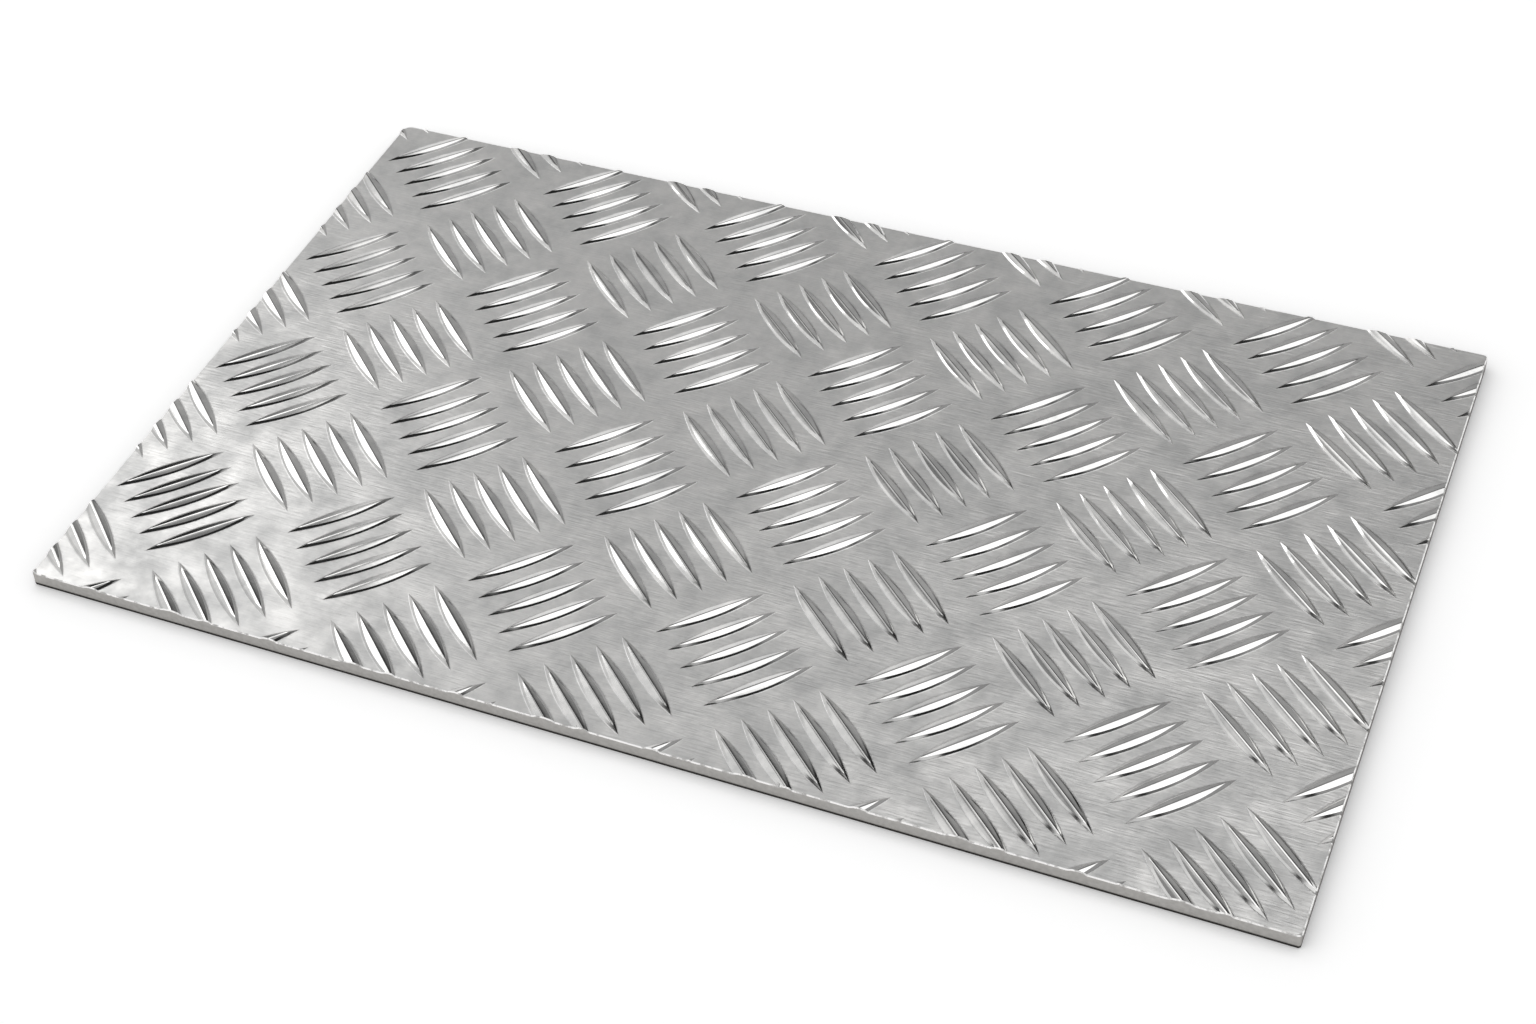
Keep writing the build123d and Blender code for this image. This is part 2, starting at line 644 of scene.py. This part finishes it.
room_level = 0.02           # of the sky between the panels
panel_edge = 7.0            # degrees over which a panel fades out
panels = {                  # from and to in azimuth, clockwise from +Y, and in elevation, and the level
    "overhead box": ((-26.5, 25.0), (48.5, 66.0), 1.4),
    "its lower lip": ((-31.5, -2.5), (45.0, 47.5), 0.9),
    "strip beside it": ((-37.5, -30.5), (41.0, 60.5), 0.75),
    "left box": ((-102.0, -42.0), (33.5, 58.5), 0.8),
    "above the left box": ((-86.5, -65.0), (50.5, 60.0), 0.3),
    "left card": ((-109.5, -61.5), (7.5, 34.0), 0.65),
    "upright strip": ((-37.5, -25.5), (-10.0, 30.5), 0.85),
    "backdrop": ((-27.0, 9.0), (2.5, 36.5), 0.37),
    "right card": ((29.5, 99.0), (13.5, 57.5), 0.33),
    "low right card": ((28.0, 62.0), (-6.0, 10.0), 1.1),
    "right ceiling": ((-24.5, 81.5), (61.5, 79.0), 0.48),
    "left ceiling": ((-62.0, -27.0), (58.0, 80.0), 0.2),
    "wall behind the camera, right": ((110.0, 190.0), (-10.0, 62.0), 0.72),
    "wall behind the camera, left": ((-190.0, -110.0), (-10.0, 62.0), 0.95),
}

world = bpy.data.worlds.new("studio")
bpy.context.scene.world = world
world.use_nodes = True
tree = world.node_tree
sky = tree.nodes.new("ShaderNodeTexCoord").outputs["Generated"]
way = add(tree, "ShaderNodeSeparateXYZ", {0: sky})
turn = add(tree, "ShaderNodeMath", {0: way.outputs["X"], 1: way.outputs["Y"]}, operation="ARCTAN2")
rise = add(tree, "ShaderNodeMath", {0: way.outputs["Z"]}, operation="ARCSINE")
level = room_level
for azimuths, elevations, strength in panels.values():
    patch = strength
    for angle, ends in ((turn, azimuths), (rise, elevations)):
        for edge, inside in zip(ends, (1, -1)):
            fade = add(
                tree,
                "ShaderNodeMapRange",
                {
                    "Value": angle,
                    "From Min": math.radians(edge - inside * panel_edge / 2),
                    "From Max": math.radians(edge + inside * panel_edge / 2),
                },
                interpolation_type="SMOOTHSTEP",
            )
            patch = add(tree, "ShaderNodeMath", {0: patch, 1: fade}, operation="MULTIPLY")
    level = add(tree, "ShaderNodeMath", {0: level, 1: patch}, operation="ADD")
background = tree.nodes["Background"]
background.inputs["Color"].default_value = linear("#FFFFFF")
tree.links.new(level.outputs[0], background.inputs["Strength"])


# Corner lamp. A soft lamp close by on the left, where the satin ground at the front left corner
# mirrors it to the camera.

lamp_place = Vector((-490.0, 286.0, 473.0)) * MM
lamp_aim = Vector((-142.0, -100.0, sheet_thickness)) * MM
lamp_size = 240.0 * MM
lamp_power = 0.24           # watts
lamp_data = bpy.data.lights.new("corner_lamp", "AREA")
lamp_data.size = lamp_size
lamp_data.energy = lamp_power
lamp = bpy.data.objects.new("corner_lamp", lamp_data)
bpy.context.scene.collection.objects.link(lamp)
lamp.location = lamp_place
lamp.rotation_euler = (lamp_aim - lamp_place).to_track_quat("-Z", "Y").to_euler()
lamp.visible_camera = False


# Camera, at the photograph's place and with its lens. The picture is cropped a little off the
# lens's axis, and the camera is turned a little about it.

camera_place = Vector((216.1, -523.2, 510.1)) * MM
aim = Vector((-24.63, -31.26, sheet_thickness)) * MM
camera_roll = -4.0
sensor_width = 36.0
lens_length = 63.36
crop_shift = 0.0753         # of the picture's width
camera_data = bpy.data.cameras.new("camera")
camera_data.sensor_width = sensor_width
camera_data.lens = lens_length
camera_data.shift_x = crop_shift
camera_data.dof.use_dof = False
camera = bpy.data.objects.new("camera", camera_data)
bpy.context.scene.collection.objects.link(camera)
camera.location = camera_place
look = (aim - camera_place).to_track_quat("-Z", "Y")
roll = Quaternion((0, 0, 1), math.radians(camera_roll))
camera.rotation_euler = (look @ roll).to_euler()
bpy.context.scene.camera = camera
bpy.context.scene.view_settings.view_transform = "Standard"
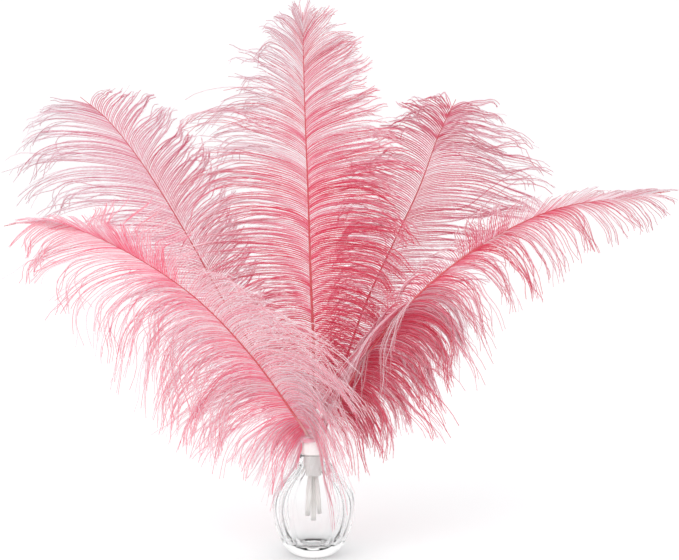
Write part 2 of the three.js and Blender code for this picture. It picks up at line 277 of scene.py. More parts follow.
    "feather_lower_right": dict(
        shaft=[
            (4, -5, 37), (2.8, -3.5, 54), (3, -3.8, 80), (4.3, -5.2, 98), (17, -13, 120),
            (38, -21, 160), (67, -29, 200), (98, -37, 232), (130, -44, 257), (162, -49, 276),
            (191, -52, 288), (229, -54, 295), (276, -53, 301),
        ],
        vanes=(
            [
                (0.2, -8, 12, 10), (0.26, -14, 17, 30), (0.33, 0, 21, 34), (0.4, 14, 25, 34),
                (0.48, 25, 27, 24), (0.56, 32, 28, 17), (0.64, 50, 23, 9), (0.71, 84, 18, 1),
                (0.77, 126, 19, 2), (0.84, 146, 28, 6), (0.92, 158, 30, 7), (0.97, 166, 19, 4),
            ],
            [
                (0.19, -44, 30, 28), (0.24, -20, 38, 40), (0.3, -8, 50, 48), (0.38, 1, 57, 54),
                (0.46, 5, 55, 53), (0.56, 5, 45, 48), (0.66, 1, 36, 43), (0.76, -6, 28, 36),
                (0.84, -12, 25, 24), (0.92, -12, 22, 16), (0.97, -4, 17, 6),
            ],
        ),
        depth=(5, -8), elbow=(0.75, 0.8), curl=(0, 1), barbules=(34000, 88000),
        dye=([(0.2, -0.12), (0.5, 0.0), (0.8, 0.25), (1, 0.4)],
             [(0.2, -0.28), (0.3, -0.29), (0.38, -0.16), (0.66, -0.12), (0.8, 0.16), (1, 0.42)]),
        loose=(0.6, 1.9), fade=(0.0, 0.0), bulk=1.0, seed=55,
        tufts=[
            # A second, darker layer behind the hanging barbs near the root
            dict(side=1, spacing=0.55, depth=9, elbow=0.74, curl=0, loose=0.9,
                 dye=[(0.25, -0.28), (0.31, -0.24), (0.4, 0.01), (0.6, 0.05)], rows=[
                     (0.21, -34, 31, 20), (0.26, -18, 36, 32), (0.31, -8, 43, 42),
                     (0.36, 0, 48, 46), (0.42, 4, 50, 46), (0.52, 4, 40, 40),
                 ]),
            # Shorter barbs that fill the space between that layer and the vane
            dict(side=1, spacing=0.9, depth=1, elbow=0.8, curl=1, loose=1.5,
                 dye=[(0.24, -0.25), (0.37, -0.06)], rows=[
                     (0.22, -30, 28, 22), (0.3, -8, 38, 38), (0.37, 2, 45, 42),
                     (0.46, 5, 43, 40),
                 ]),
            # A tress that runs down beside the shaft on its upper side
            dict(side=-1, spacing=1.1, depth=-10, elbow=0.6, curl=0, loose=0.5,
                 dye=[(0.3, -0.1), (0.5, 0.08)], rows=[
                     (0.3, -24, 26, 26), (0.38, -28, 46, 30), (0.48, -28, 66, 34),
                 ]),
            # A curly lock on the upper side
            dict(side=-1, spacing=1.5, depth=-4, elbow=0.75, curl=5, loose=1.2,
                 dye=[(0.6, 0.05)], rows=[
                     (0.6, 62, 24, 2), (0.65, 84, 30, 0), (0.7, 104, 26, 0),
                 ]),
            # Pale loose wisps that hang down in front of the shaft
            dict(side=-1, spacing=2.4, depth=-14, elbow=0.6, curl=-2, loose=2.4,
                 dye=[(0.3, 0.36)], rows=[(0.33, -34, 16, 22), (0.37, -34, 19, 28)]),
            dict(side=-1, spacing=2.4, depth=-16, elbow=0.6, curl=-2, loose=2.6,
                 dye=[(0.4, 0.4)], rows=[(0.44, -30, 26, 38), (0.49, -28, 29, 50)]),
            dict(side=1, spacing=2.4, depth=-14, elbow=0.6, curl=-2, loose=2.6,
                 dye=[(0.6, 0.4)], rows=[(0.65, 32, 18, 28), (0.69, 26, 24, 36)]),
        ],
    ),
}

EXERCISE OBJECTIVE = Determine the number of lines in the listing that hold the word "code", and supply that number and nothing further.

EXERCISE RESPONSE = 2